The respondent No. 1, Ashok son of Ruprao Ulhe, a Seed Inspector in the Department of Agriculture of Maharashtra State, had lodged a prosecution against the applicant-accused and two others under Cl. 23(g) of the Seeds Rules, 1968, for contravention of S. 7 of the Seeds Act, 1966. The complaint case is filed in the Court of Chief Judicial Magistrate, Amravati, on 2-1-1987. The learned C.J.M., Amravati, took the cognizance and passed an order issuing process against the accused persons including the present applicant. The applicant-accused (original accused No. 2) is the proprietor of Nilesh Agro Service Centre, Cotton Market Road, Amravati, which deals particularly in the various seeds and agricultural implements.

3. Respondent/Seeds Inspector visited the shop of the applicant/accused on 26-6-1986 and took samples of the seeds of Jawar. After completing necessary formalities, said sample was sent to the 'Seeds Testing Laboratory, Nagpur' for testing on 2-7-1986. The Seeds Testing Laboratory, Nagpur, had despatched the report of its analysis on 25-7-1986 and according to the analyst report, the sample was not upto the required standard.
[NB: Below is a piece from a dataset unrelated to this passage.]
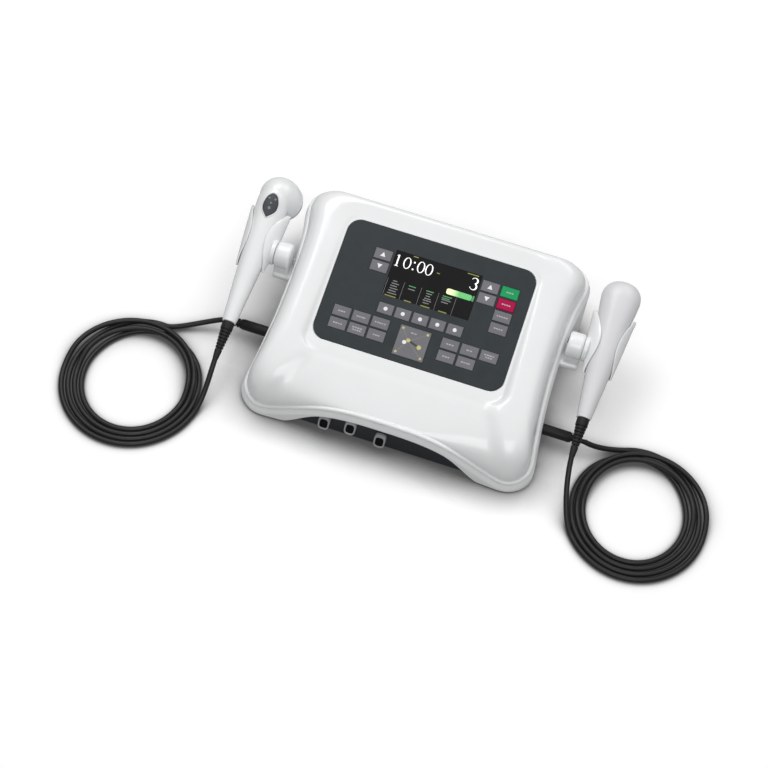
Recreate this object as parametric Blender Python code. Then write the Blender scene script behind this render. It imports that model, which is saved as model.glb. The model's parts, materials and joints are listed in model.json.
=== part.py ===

The complainant/respondent Seeds Inspector received the report of the Seeds Testing Laboratory on 28-7-1986. After receipt of the report of analyst, the respondent/complainant filed the complaint against the applicant/accused and two others, on 2-1-1987.

4. The applicant/accused filed an application before the learned C.J.M., Amravati under section 468 of the Criminal Procedure Code and prayed that the institution of the complaint being after the period of limitation, the learned C.J.M., Amravati, ought not to have taken the cognizance and thereby, prayed that the complaint be dismissed and accused be acquitted. The application was resisted on behalf of the complainant/respondent and to that effect a reply was filed at exh. 17. According to the respondent, the offence in question took place on 28-7-1986, when the complainant/Seeds Inspector came to know about the opinion of the Seeds Testing Laboratory and the complaint being filed on 2-1-1987, it is within the prescribed period of limitation, i.e. within 6 months.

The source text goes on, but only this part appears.